In an article in Popular Science magazine, he later proposed a game called "Martian Chess". One distinctive feature was that a player could use a captured piece to reclaim one of his own pieces of the same rank, to then drop on the board later; as in Shogi, placing a piece on the board counts as a move. In addition, a die is used, so that in each turn, a player can move from one to six men, but each piece can move only once in a turn. But on top of that, when a capture is attempted, the player making the attempt plays a card from a hand of 13 cards; the opponent replies, and the player taking the trick (highest card, following suit) removes the opponent's piece from the board.
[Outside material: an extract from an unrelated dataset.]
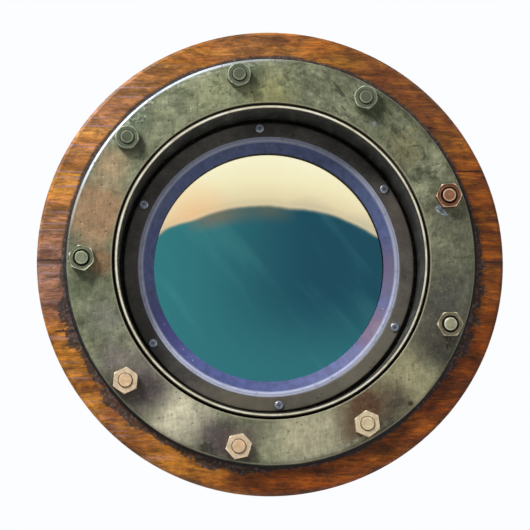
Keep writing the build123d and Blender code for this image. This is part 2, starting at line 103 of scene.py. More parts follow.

The intent, presumably, was to create a somewhat outré game which combined elements from diverse classes of game.
It might also be noted that Baltic Four-Handed Chess, invented (by Lionel Kieseritzky) some time before 1855, may have been the first attempt to apply the particular form of distortion of the gameboard used in the Game of the Three Kingdoms to Western Chess; here, the intent was to squeeze 720 degrees rather than 540 degrees into the circle, so that four half-chessboards might be conjoined. Early proposals for a Western version of three-player chess tended either to use a board based on hexagons or triangles, or to abut three boards at 120-degree angles with undistorted squares by means of multiple lattice defects; at least one game in this category, that of Waider, was featured on the cover of the book Chess Eccentricities by Major George Hope Verney, an influential figure in the development of four-handed Chess.
U. S. Patent 3,341,205 describes a game by one R. D. Dykes which stretches 270 degrees into a circle as another way to employ this type of distortion to create a symmetrical three-player game.
It should also be noted that Robert Zubrin's three-player chess game, although the design of its board is simply the natural extension of the same principle used in the Game of the Three Kingdoms, is credited with an important innovation by some accounts. According to the Wikipedia page on Robert Zubrin, the winner of his game is the first player to checkmate another player. This would appear to deal effectively with the two basic problems of a three-player game: that two players might temporarily combine against the third, and that a player could win too easily by playing defensively while the other two players fight to exhaustion. According to a TIME Magazine article on his game, however, the first player to checkmate another player simply adds that player's forces to his own, making his eventual victory likely, but not certain. His patent, U. S. Patent 3,652,091, however, does not include either of these innovations in the basic game it describes; instead, the pieces of the first player to be checkmated are immobilized, but are subject to capture. But the version described by the article in TIME Magazine is presented in the patent as an alternate form of play, although the patent states that this makes an alliance of two players more likely, rather than less, as I had mused above.